Retail sales tumbled in December, plunging by 2.7% from a month earlier. Naturally, the stock market cratered on January 14, the date of the data release, with the Dow Jones index sliding nearly 250 points and the S&P 500 off 29 points, or 3.4%

Two thoughts come to mind.

First, while the December sales figures were indeed ugly, one must remember that they are reported in nominal, not real (price adjusted), dollars. That means the 20%-plus dive in gasoline prices from November to December, along with widespread discounting across the rest of the retail landscape, had an outsized negative impact on the nominal value of goods sold during the month.
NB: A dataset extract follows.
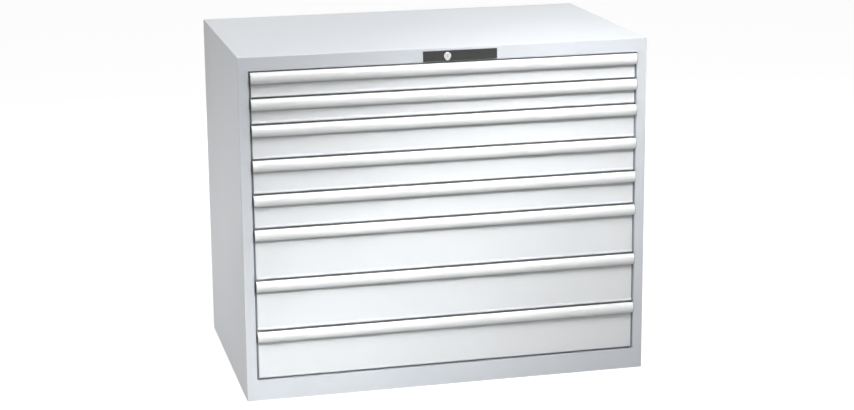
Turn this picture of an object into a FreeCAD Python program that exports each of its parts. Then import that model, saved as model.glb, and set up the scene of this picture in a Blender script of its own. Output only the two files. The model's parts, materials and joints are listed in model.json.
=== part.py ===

The real value, or volume, of goods sold fell much less dramatically. Take gasoline for example. Preliminary data from the Department of Energy suggest that gasoline consumption actually rose in December. In fact, taking gas stations' sales out of the equation erases more than half of the month's decline in total retail sales.

Second, extreme stock market reactions to news of this sort have grown ridiculous. Yes, retailers managed to exceed even the already low expectations upon which short term stock price movements are partially based.  But, c'mon – it's pretty well understood by now that we're in the teeth of a major consumer led recession. Was a hideous holiday shopping report really that much of a surprise to anyone? If stocks continue to tank with each new "surprise" – and there are likely to be more to come over the next several months – the Dow is going to find itself in the same place as Chairman Bernanke's interest rate: flirting with the zero bound.